> _Supplied data_:

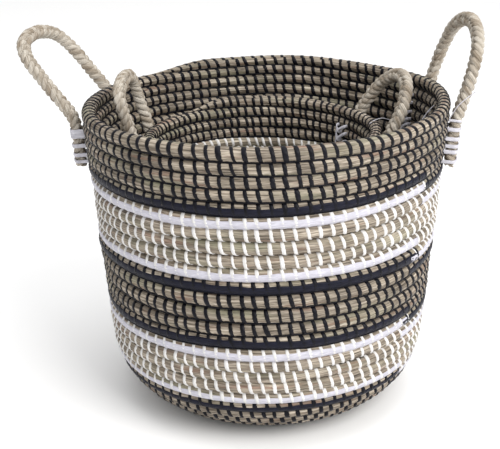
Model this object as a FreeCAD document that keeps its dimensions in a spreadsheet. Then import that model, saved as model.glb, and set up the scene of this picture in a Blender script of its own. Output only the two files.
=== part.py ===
import FreeCAD, Part
import Sketcher
import math
import os

from FreeCAD import Placement, Rotation, Vector

# Two coiled seagrass baskets, the smaller one standing inside the larger one.
# Each basket is one long round bundle of grass laid in turns, or rows, and sewn
# row to row with flat strands. The rows are counted from the rim down: row 0 is
# the rim. Each basket has two plaited rope handles whose ends, the feet, are
# lashed to the outside of the wall. Millimetres, +Z up, -Y to the front, and
# the origin at the middle of the outer basket's flat underside.

document = FreeCAD.newDocument("nested_baskets")
sheet = document.addObject("Spreadsheet::Sheet", "Sizes")

SIZES = {
    # the grass bundle, its rows and its sewing strands
    "strand_half_thickness": 1.2,
    "strip_thickness": 0.8,
    "strip_bite": 0.1,
    "strip_low_angle": -44,
    "strip_high_angle": 8,
    # outer basket: each row of the wall is smaller than the one above by the taper
    "outer_centre": 0,
    "outer_row_pitch": 14.2,
    "outer_coil_half_thickness": 7.3,
    "outer_strand_seat": 4.5,
    "outer_floor_row_height": 7.5,
    "outer_slab_margin": 6.4,
    "outer_base_height": 0,
    "outer_rim_radius": 192.9,
    "outer_rim_height": 337.4,
    "outer_taper": 1.2,
    "outer_taper_ease": 0,
    "outer_wall_rows": 18,
    "outer_corner_rows": 9,
    "outer_floor_rows": 6,
    "outer_corner_radius": 80,
    "outer_corner_centre": 91.8,
    "outer_corner_start": 4.08,
    "outer_corner_step": 10.17,
    "outer_floor_first": 83.96,
    "outer_foot_lean": 4.8,
    # inner basket: smaller, of a finer coil, standing a little left of the middle
    # on the outer floor; its taper eases off with depth
    "inner_centre": -4.5,
    "inner_row_pitch": 12.2,
    "inner_coil_half_thickness": 6.3,
    "inner_strand_seat": 3.9,
    "inner_floor_row_height": 6.5,
    "inner_slab_margin": 5.4,
    "inner_base_height": 15,
    "inner_rim_radius": 125.4,
    "inner_rim_height": 302.4,
    "inner_taper": 0.988,
    "inner_taper_ease": 0.0244,
    "inner_wall_rows": 19,
    "inner_corner_rows": 7,
    "inner_floor_rows": 5,
    "inner_corner_radius": 55,
    "inner_corner_centre": 60.4,
    "inner_corner_start": 6.15,
    "inner_corner_step": 12.71,
    "inner_floor_first": 55.5,
    "inner_foot_lean": 3.6,
    # plaited rope, its lashed feet and their lashings
    "rope_width": 17,
    "rope_thickness": 13,
    "knuckle_length": 12,
    "knuckle_gap": 0.3,
    "foot_below_rim": 71,
    "lashing_thickness": 1.2,
    "lashing_slack": 0.1,
    "first_lashing_height": 10,
    "other_lashing_height": 4.6,
    "first_lashing_drop": 34,
    "second_lashing_drop": 46.5,
    "third_lashing_drop": 58,
    "fourth_lashing_drop": 65.6,
    # the four handles: where their feet stand, how far they lean out, how tall
    # the loop is, the two numbers that give its outline, how far its bend lies
    # below the rim and from the axis, how far the foot stands inside the bend,
    # how much higher than usual the lashings are, and how far they reach inward
    "outer_left_front_angle": 177.3,
    "outer_left_rear_angle": 148.6,
    "outer_left_lean": 41,
    "outer_left_loop": 103.5,
    "outer_left_swell": 0.48,
    "outer_left_shoulder": 0.54,
    "outer_left_drop": 14.7,
    "outer_left_hinge_radius": 214.2,
    "outer_left_foot_offset": 0.6,
    "outer_left_lashing_rise": 0,
    "outer_left_lashing_reach": 31.5,
    "outer_right_front_angle": -8.8,
    "outer_right_rear_angle": 24.2,
    "outer_right_lean": 17.1,
    "outer_right_loop": 96.1,
    "outer_right_swell": 0.07,
    "outer_right_shoulder": 0.53,
    "outer_right_drop": 9.5,
    "outer_right_hinge_radius": 208.4,
    "outer_right_foot_offset": 2.4,
    "outer_right_lashing_rise": 7,
    "outer_right_lashing_reach": 24.5,
    "inner_left_front_angle": 196.7,
    "inner_left_rear_angle": 157,
    "inner_left_lean": 16.4,
    "inner_left_loop": 71.5,
    "inner_left_swell": 0.84,
    "inner_left_shoulder": 0.51,
    "inner_left_drop": 8.4,
    "inner_left_hinge_radius": 139.9,
    "inner_left_foot_offset": 1.4,
    "inner_left_lashing_rise": 0,
    "inner_left_lashing_reach": 24.5,
    "inner_right_front_angle": -1.8,
    "inner_right_rear_angle": 35.9,
    "inner_right_lean": 31.5,
    "inner_right_loop": 65.5,
    "inner_right_swell": -0.12,
    "inner_right_shoulder": 0.71,
    "inner_right_drop": 4,
    "inner_right_hinge_radius": 139.9,
    "inner_right_foot_offset": 1.4,
    "inner_right_lashing_rise": 0,
    "inner_right_lashing_reach": 24.5,
}

for line, (alias, value) in enumerate(SIZES.items(), start=1):
    sheet.set(f"A{line}", alias.replace("_", " "))
    sheet.set(f"B{line}", str(value))
    sheet.setAlias(f"B{line}", alias)
document.recompute()

subparts = []


def size(alias):
    """The value of a named cell of the sheet."""
    return float(sheet.get(alias))


def subpart(item, label):
    """Keep an object as one of the object's own named pieces."""
    item.Label = label
    subparts.append(item)
    return item


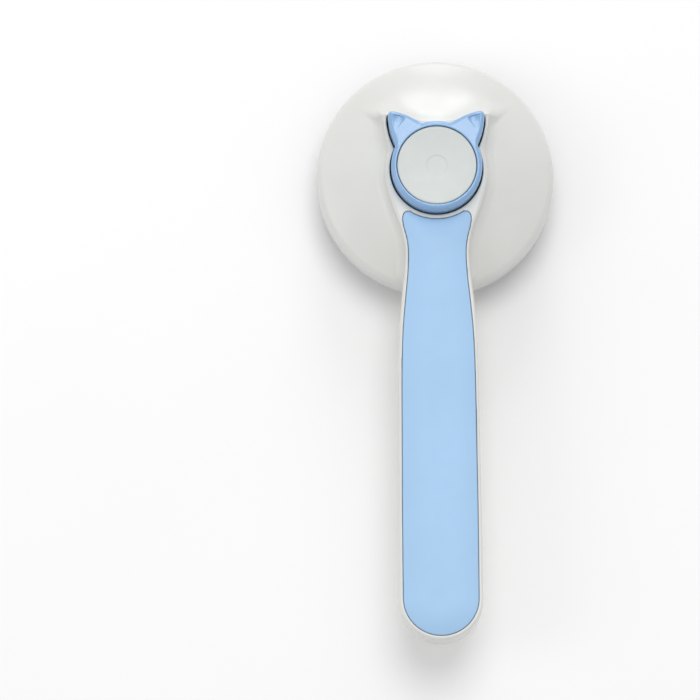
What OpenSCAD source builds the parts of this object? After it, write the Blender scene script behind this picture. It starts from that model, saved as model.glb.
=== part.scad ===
// Self-cleaning slicker brush: a round head full of bent steel pins on a long handle.
// Pressing the cat-ear button pushes the slotted face plate out along the pins, which
// strips the loose hair off them, and a coil spring brings plate and button back.
// X runs across the brush, +Y points from the handle to the head, and the pins point to -Z.
// The origin lies under the middle of the brush's box, level with the pin tips.

/* [Overall] */
// Length from the end of the handle to the far edge of the head
brush_l = 214; // [208:1:225]
// Diameter of the round head
head_d = 85; // [85:1:92]

/* [Pins and slots] */
// Number of pin rows, one in each slot
row_count = 16; // [10:2:16]
// Distance between two rows
row_pitch = 4.4; // [4.4:0.1:4.6]
// Distance between two pins of one row
pin_pitch = 4.1; // [4:0.05:4.4]
// Diameter of the pin wire
pin_d = 0.66; // [0.5:0.02:0.7]
// How far the pins stand out of the face plate
pin_out = 8.5; // [8.3:0.1:9.5]
// Lean of a pin's shank, away from the handle, in degrees
pin_lean = 19; // [12:1:20]
// How far the bent tip turns back past upright, in degrees
tip_back = 8; // [0:1:15]
// Height of a pin's knee above its tip
knee_h = 3.5; // [3:0.1:4]
// Width of the slots in the face plate
slot_w = 1.8; // [1.6:0.1:1.9]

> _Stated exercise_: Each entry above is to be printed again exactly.

> _Finished task_:
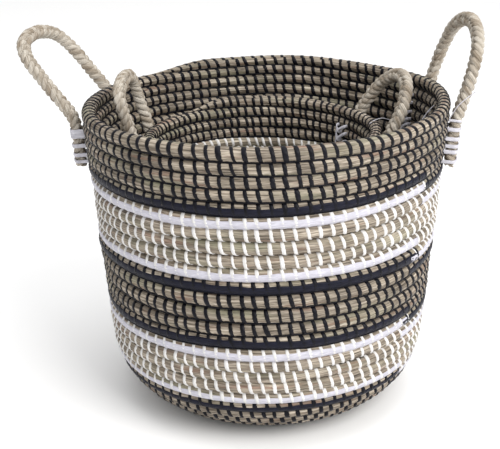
Model this object as a FreeCAD document that keeps its dimensions in a spreadsheet. Then import that model, saved as model.glb, and set up the scene of this picture in a Blender script of its own. Output only the two files.
=== part.py ===
import FreeCAD, Part
import Sketcher
import math
import os

from FreeCAD import Placement, Rotation, Vector

# Two coiled seagrass baskets, the smaller one standing inside the larger one.
# Each basket is one long round bundle of grass laid in turns, or rows, and sewn
# row to row with flat strands. The rows are counted from the rim down: row 0 is
# the rim. Each basket has two plaited rope handles whose ends, the feet, are
# lashed to the outside of the wall. Millimetres, +Z up, -Y to the front, and
# the origin at the middle of the outer basket's flat underside.

document = FreeCAD.newDocument("nested_baskets")
sheet = document.addObject("Spreadsheet::Sheet", "Sizes")

SIZES = {
    # the grass bundle, its rows and its sewing strands
    "strand_half_thickness": 1.2,
    "strip_thickness": 0.8,
    "strip_bite": 0.1,
    "strip_low_angle": -44,
    "strip_high_angle": 8,
    # outer basket: each row of the wall is smaller than the one above by the taper
    "outer_centre": 0,
    "outer_row_pitch": 14.2,
    "outer_coil_half_thickness": 7.3,
    "outer_strand_seat": 4.5,
    "outer_floor_row_height": 7.5,
    "outer_slab_margin": 6.4,
    "outer_base_height": 0,
    "outer_rim_radius": 192.9,
    "outer_rim_height": 337.4,
    "outer_taper": 1.2,
    "outer_taper_ease": 0,
    "outer_wall_rows": 18,
    "outer_corner_rows": 9,
    "outer_floor_rows": 6,
    "outer_corner_radius": 80,
    "outer_corner_centre": 91.8,
    "outer_corner_start": 4.08,
    "outer_corner_step": 10.17,
    "outer_floor_first": 83.96,
    "outer_foot_lean": 4.8,
    # inner basket: smaller, of a finer coil, standing a little left of the middle
    # on the outer floor; its taper eases off with depth
    "inner_centre": -4.5,
    "inner_row_pitch": 12.2,
    "inner_coil_half_thickness": 6.3,
    "inner_strand_seat": 3.9,
    "inner_floor_row_height": 6.5,
    "inner_slab_margin": 5.4,
    "inner_base_height": 15,
    "inner_rim_radius": 125.4,
    "inner_rim_height": 302.4,
    "inner_taper": 0.988,
    "inner_taper_ease": 0.0244,
    "inner_wall_rows": 19,
    "inner_corner_rows": 7,
    "inner_floor_rows": 5,
    "inner_corner_radius": 55,
    "inner_corner_centre": 60.4,
    "inner_corner_start": 6.15,
    "inner_corner_step": 12.71,
    "inner_floor_first": 55.5,
    "inner_foot_lean": 3.6,
    # plaited rope, its lashed feet and their lashings
    "rope_width": 17,
    "rope_thickness": 13,
    "knuckle_length": 12,
    "knuckle_gap": 0.3,
    "foot_below_rim": 71,
    "lashing_thickness": 1.2,
    "lashing_slack": 0.1,
    "first_lashing_height": 10,
    "other_lashing_height": 4.6,
    "first_lashing_drop": 34,
    "second_lashing_drop": 46.5,
    "third_lashing_drop": 58,
    "fourth_lashing_drop": 65.6,
    # the four handles: where their feet stand, how far they lean out, how tall
    # the loop is, the two numbers that give its outline, how far its bend lies
    # below the rim and from the axis, how far the foot stands inside the bend,
    # how much higher than usual the lashings are, and how far they reach inward
    "outer_left_front_angle": 177.3,
    "outer_left_rear_angle": 148.6,
    "outer_left_lean": 41,
    "outer_left_loop": 103.5,
    "outer_left_swell": 0.48,
    "outer_left_shoulder": 0.54,
    "outer_left_drop": 14.7,
    "outer_left_hinge_radius": 214.2,
    "outer_left_foot_offset": 0.6,
    "outer_left_lashing_rise": 0,
    "outer_left_lashing_reach": 31.5,
    "outer_right_front_angle": -8.8,
    "outer_right_rear_angle": 24.2,
    "outer_right_lean": 17.1,
    "outer_right_loop": 96.1,
    "outer_right_swell": 0.07,
    "outer_right_shoulder": 0.53,
    "outer_right_drop": 9.5,
    "outer_right_hinge_radius": 208.4,
    "outer_right_foot_offset": 2.4,
    "outer_right_lashing_rise": 7,
    "outer_right_lashing_reach": 24.5,
    "inner_left_front_angle": 196.7,
    "inner_left_rear_angle": 157,
    "inner_left_lean": 16.4,
    "inner_left_loop": 71.5,
    "inner_left_swell": 0.84,
    "inner_left_shoulder": 0.51,
    "inner_left_drop": 8.4,
    "inner_left_hinge_radius": 139.9,
    "inner_left_foot_offset": 1.4,
    "inner_left_lashing_rise": 0,
    "inner_left_lashing_reach": 24.5,
    "inner_right_front_angle": -1.8,
    "inner_right_rear_angle": 35.9,
    "inner_right_lean": 31.5,
    "inner_right_loop": 65.5,
    "inner_right_swell": -0.12,
    "inner_right_shoulder": 0.71,
    "inner_right_drop": 4,
    "inner_right_hinge_radius": 139.9,
    "inner_right_foot_offset": 1.4,
    "inner_right_lashing_rise": 0,
    "inner_right_lashing_reach": 24.5,
}

for line, (alias, value) in enumerate(SIZES.items(), start=1):
    sheet.set(f"A{line}", alias.replace("_", " "))
    sheet.set(f"B{line}", str(value))
    sheet.setAlias(f"B{line}", alias)
document.recompute()

subparts = []


def size(alias):
    """The value of a named cell of the sheet."""
    return float(sheet.get(alias))


def subpart(item, label):
    """Keep an object as one of the object's own named pieces."""
    item.Label = label
    subparts.append(item)
    return item


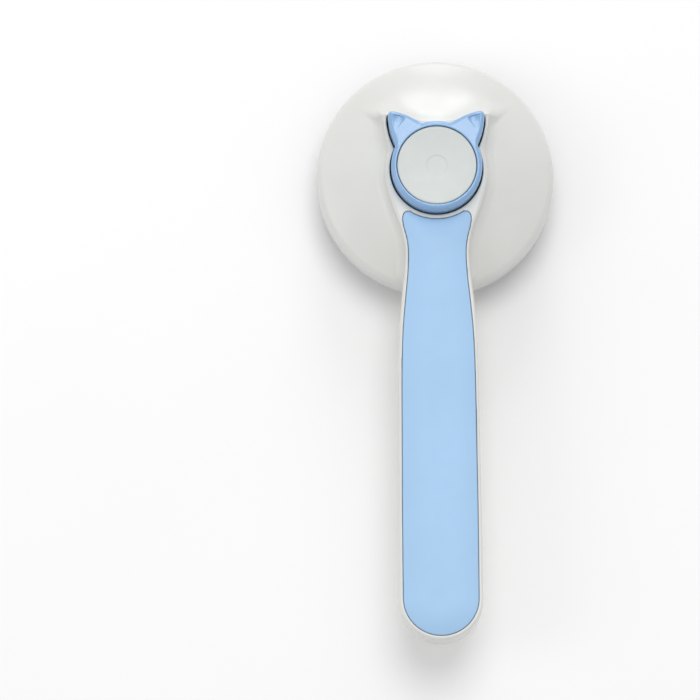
What OpenSCAD source builds the parts of this object? After it, write the Blender scene script behind this picture. It starts from that model, saved as model.glb.
=== part.scad ===
// Self-cleaning slicker brush: a round head full of bent steel pins on a long handle.
// Pressing the cat-ear button pushes the slotted face plate out along the pins, which
// strips the loose hair off them, and a coil spring brings plate and button back.
// X runs across the brush, +Y points from the handle to the head, and the pins point to -Z.
// The origin lies under the middle of the brush's box, level with the pin tips.

/* [Overall] */
// Length from the end of the handle to the far edge of the head
brush_l = 214; // [208:1:225]
// Diameter of the round head
head_d = 85; // [85:1:92]

/* [Pins and slots] */
// Number of pin rows, one in each slot
row_count = 16; // [10:2:16]
// Distance between two rows
row_pitch = 4.4; // [4.4:0.1:4.6]
// Distance between two pins of one row
pin_pitch = 4.1; // [4:0.05:4.4]
// Diameter of the pin wire
pin_d = 0.66; // [0.5:0.02:0.7]
// How far the pins stand out of the face plate
pin_out = 8.5; // [8.3:0.1:9.5]
// Lean of a pin's shank, away from the handle, in degrees
pin_lean = 19; // [12:1:20]
// How far the bent tip turns back past upright, in degrees
tip_back = 8; // [0:1:15]
// Height of a pin's knee above its tip
knee_h = 3.5; // [3:0.1:4]
// Width of the slots in the face plate
slot_w = 1.8; // [1.6:0.1:1.9]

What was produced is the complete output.